» **Task objective**
Quote the data below in full, please, without altering anything.

» **Given material**
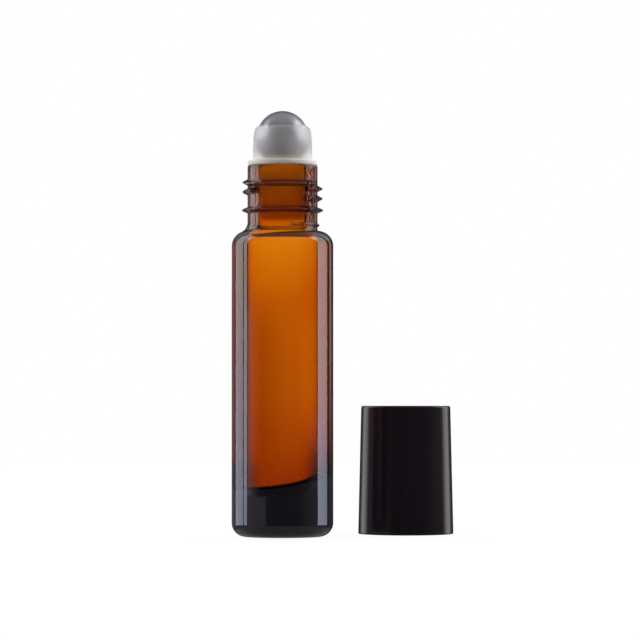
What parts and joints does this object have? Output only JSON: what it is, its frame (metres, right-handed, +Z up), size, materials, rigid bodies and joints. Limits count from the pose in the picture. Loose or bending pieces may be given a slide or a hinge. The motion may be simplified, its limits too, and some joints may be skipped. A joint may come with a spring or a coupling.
{
  "type": "roll-on bottle",
  "caption": "Slim thick-walled amber glass roll-on bottle with a steel ball in a snap-in plastic housing, and a tapered black screw cap standing beside it.",
  "frame": {"origin": "centre of the bottle's foot, on the table", "axes": "+Z up along the bottle's axis, +X towards the cap, -Y towards the front of the picture"},
  "size_m": [0.0441, 0.0335, 0.0838],
  "materials": {
    "amber_glass": "fire-polished moulded amber glass",
    "natural_plastic": "translucent natural polyethylene",
    "polished_steel": "polished stainless steel",
    "black_plastic": "satin-gloss moulded polypropylene",
    "liner_plastic": "soft natural polyethylene"
  },
  "bodies": {
    "bottle": {"glass_bottle": "amber_glass"},
    "housing": {"roller_housing": "natural_plastic"},
    "ball": {"roller_ball": "polished_steel"},
    "cap": {"cap": "black_plastic", "cap_liner": "liner_plastic"}
  },
  "joints": [
    {"name": "housing_pull", "type": "slide", "parent": "bottle", "child": "housing", "axis": [0, 0, 1], "range_m": [0, 0.02]},
    {"name": "ball_roll", "type": "hinge", "parent": "housing", "child": "ball", "pos_m": [0, 0, 0.0788], "axis": [1, 0, 0], "continuous": true},
    {"name": "cap_lift", "type": "slide", "parent": "bottle", "child": "cap", "axis": [0, 0, 1], "range_m": [0, 0.09]}
  ]
}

» **Reply**
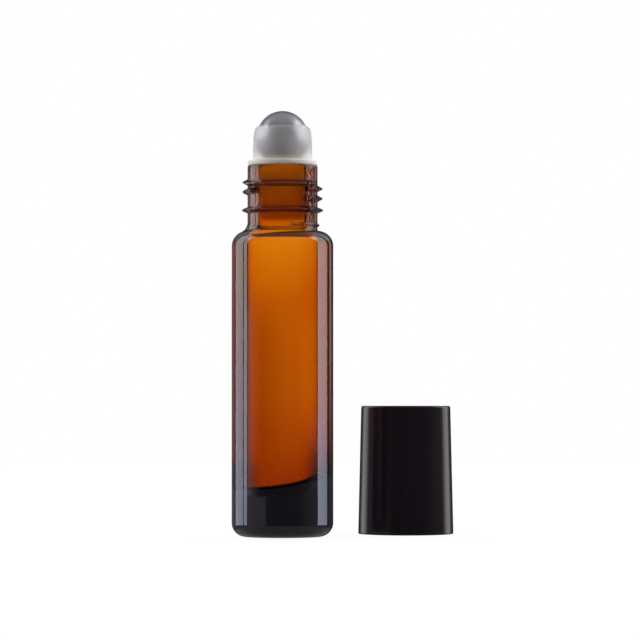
What parts and joints does this object have? Output only JSON: what it is, its frame (metres, right-handed, +Z up), size, materials, rigid bodies and joints. Limits count from the pose in the picture. Loose or bending pieces may be given a slide or a hinge. The motion may be simplified, its limits too, and some joints may be skipped. A joint may come with a spring or a coupling.
{
  "type": "roll-on bottle",
  "caption": "Slim thick-walled amber glass roll-on bottle with a steel ball in a snap-in plastic housing, and a tapered black screw cap standing beside it.",
  "frame": {"origin": "centre of the bottle's foot, on the table", "axes": "+Z up along the bottle's axis, +X towards the cap, -Y towards the front of the picture"},
  "size_m": [0.0441, 0.0335, 0.0838],
  "materials": {
    "amber_glass": "fire-polished moulded amber glass",
    "natural_plastic": "translucent natural polyethylene",
    "polished_steel": "polished stainless steel",
    "black_plastic": "satin-gloss moulded polypropylene",
    "liner_plastic": "soft natural polyethylene"
  },
  "bodies": {
    "bottle": {"glass_bottle": "amber_glass"},
    "housing": {"roller_housing": "natural_plastic"},
    "ball": {"roller_ball": "polished_steel"},
    "cap": {"cap": "black_plastic", "cap_liner": "liner_plastic"}
  },
  "joints": [
    {"name": "housing_pull", "type": "slide", "parent": "bottle", "child": "housing", "axis": [0, 0, 1], "range_m": [0, 0.02]},
    {"name": "ball_roll", "type": "hinge", "parent": "housing", "child": "ball", "pos_m": [0, 0, 0.0788], "axis": [1, 0, 0], "continuous": true},
    {"name": "cap_lift", "type": "slide", "parent": "bottle", "child": "cap", "axis": [0, 0, 1], "range_m": [0, 0.09]}
  ]
}